Short exercise → Restate all of the data exactly.

Dataset content →
------------

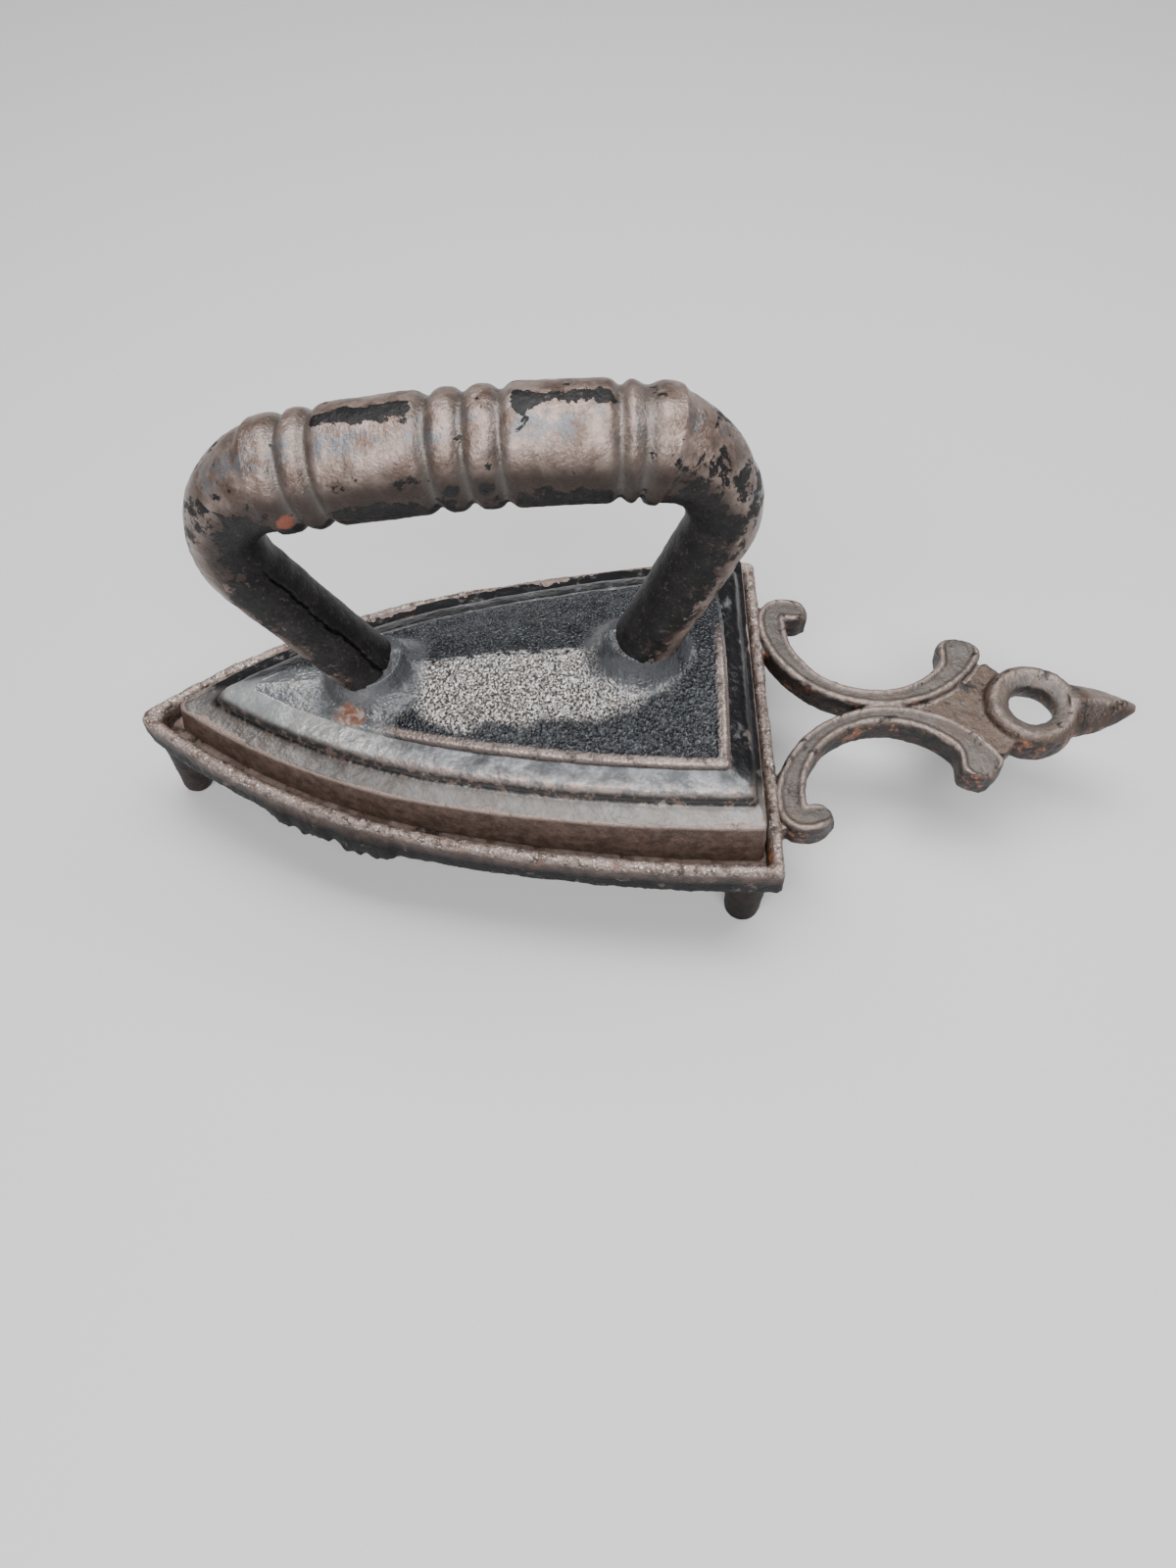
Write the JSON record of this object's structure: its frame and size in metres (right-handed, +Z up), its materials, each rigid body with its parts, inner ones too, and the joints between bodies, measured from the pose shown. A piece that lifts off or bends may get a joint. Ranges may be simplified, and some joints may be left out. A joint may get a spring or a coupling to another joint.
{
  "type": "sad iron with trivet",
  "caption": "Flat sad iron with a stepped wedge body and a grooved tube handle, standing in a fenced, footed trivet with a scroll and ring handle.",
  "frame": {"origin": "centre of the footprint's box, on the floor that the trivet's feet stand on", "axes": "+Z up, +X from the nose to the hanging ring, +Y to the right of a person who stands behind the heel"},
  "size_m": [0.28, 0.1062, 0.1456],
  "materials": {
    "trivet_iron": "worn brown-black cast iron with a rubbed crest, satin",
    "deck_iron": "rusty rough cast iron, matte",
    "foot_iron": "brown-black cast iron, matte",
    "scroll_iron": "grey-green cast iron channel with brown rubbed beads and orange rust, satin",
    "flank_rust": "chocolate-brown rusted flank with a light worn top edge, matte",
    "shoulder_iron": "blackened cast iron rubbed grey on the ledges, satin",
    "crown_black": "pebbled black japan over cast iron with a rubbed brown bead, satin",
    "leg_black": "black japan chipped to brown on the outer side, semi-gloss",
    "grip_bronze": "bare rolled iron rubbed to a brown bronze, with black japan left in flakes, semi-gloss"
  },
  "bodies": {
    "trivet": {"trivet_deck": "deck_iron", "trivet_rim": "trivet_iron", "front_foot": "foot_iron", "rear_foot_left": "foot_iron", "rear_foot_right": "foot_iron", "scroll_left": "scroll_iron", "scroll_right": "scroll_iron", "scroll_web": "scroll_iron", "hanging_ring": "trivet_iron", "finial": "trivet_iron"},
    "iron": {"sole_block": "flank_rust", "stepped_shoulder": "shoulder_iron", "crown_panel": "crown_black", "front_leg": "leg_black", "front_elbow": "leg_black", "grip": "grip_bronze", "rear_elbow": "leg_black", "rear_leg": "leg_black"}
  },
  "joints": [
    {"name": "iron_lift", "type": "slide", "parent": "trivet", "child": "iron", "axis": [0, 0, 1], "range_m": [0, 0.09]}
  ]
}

------------

Output →
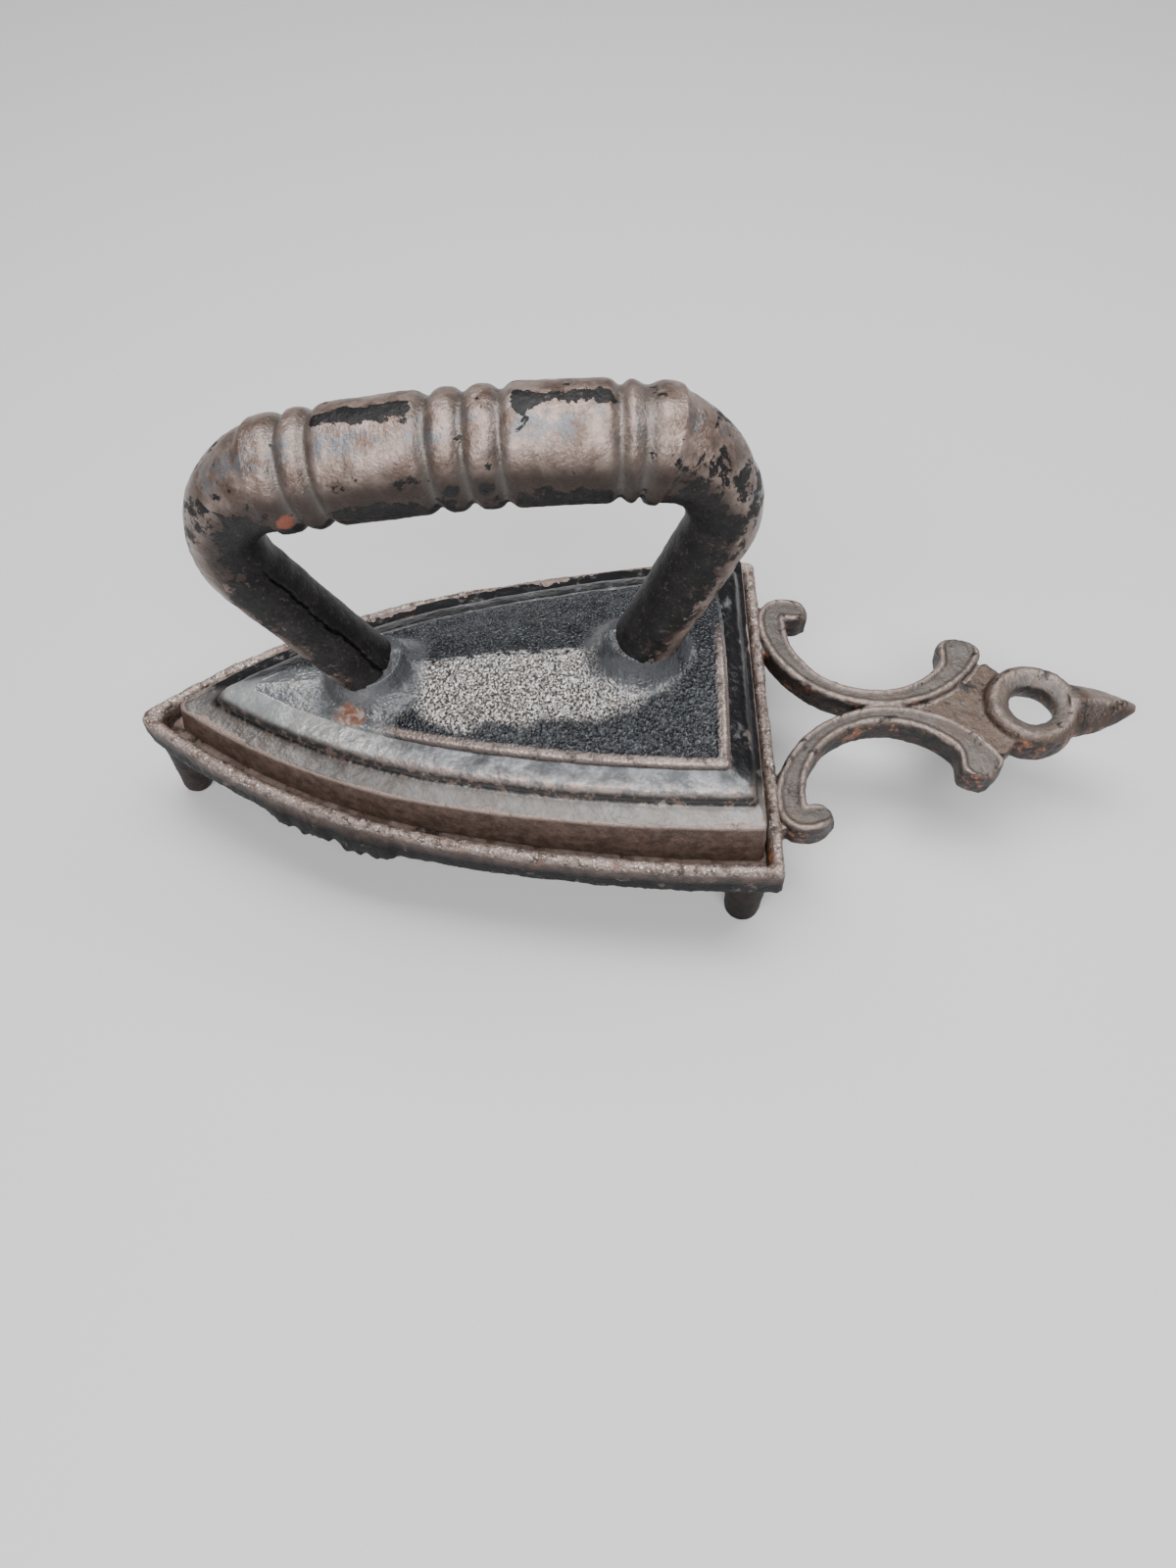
Write the JSON record of this object's structure: its frame and size in metres (right-handed, +Z up), its materials, each rigid body with its parts, inner ones too, and the joints between bodies, measured from the pose shown. A piece that lifts off or bends may get a joint. Ranges may be simplified, and some joints may be left out. A joint may get a spring or a coupling to another joint.
{
  "type": "sad iron with trivet",
  "caption": "Flat sad iron with a stepped wedge body and a grooved tube handle, standing in a fenced, footed trivet with a scroll and ring handle.",
  "frame": {"origin": "centre of the footprint's box, on the floor that the trivet's feet stand on", "axes": "+Z up, +X from the nose to the hanging ring, +Y to the right of a person who stands behind the heel"},
  "size_m": [0.28, 0.1062, 0.1456],
  "materials": {
    "trivet_iron": "worn brown-black cast iron with a rubbed crest, satin",
    "deck_iron": "rusty rough cast iron, matte",
    "foot_iron": "brown-black cast iron, matte",
    "scroll_iron": "grey-green cast iron channel with brown rubbed beads and orange rust, satin",
    "flank_rust": "chocolate-brown rusted flank with a light worn top edge, matte",
    "shoulder_iron": "blackened cast iron rubbed grey on the ledges, satin",
    "crown_black": "pebbled black japan over cast iron with a rubbed brown bead, satin",
    "leg_black": "black japan chipped to brown on the outer side, semi-gloss",
    "grip_bronze": "bare rolled iron rubbed to a brown bronze, with black japan left in flakes, semi-gloss"
  },
  "bodies": {
    "trivet": {"trivet_deck": "deck_iron", "trivet_rim": "trivet_iron", "front_foot": "foot_iron", "rear_foot_left": "foot_iron", "rear_foot_right": "foot_iron", "scroll_left": "scroll_iron", "scroll_right": "scroll_iron", "scroll_web": "scroll_iron", "hanging_ring": "trivet_iron", "finial": "trivet_iron"},
    "iron": {"sole_block": "flank_rust", "stepped_shoulder": "shoulder_iron", "crown_panel": "crown_black", "front_leg": "leg_black", "front_elbow": "leg_black", "grip": "grip_bronze", "rear_elbow": "leg_black", "rear_leg": "leg_black"}
  },
  "joints": [
    {"name": "iron_lift", "type": "slide", "parent": "trivet", "child": "iron", "axis": [0, 0, 1], "range_m": [0, 0.09]}
  ]
}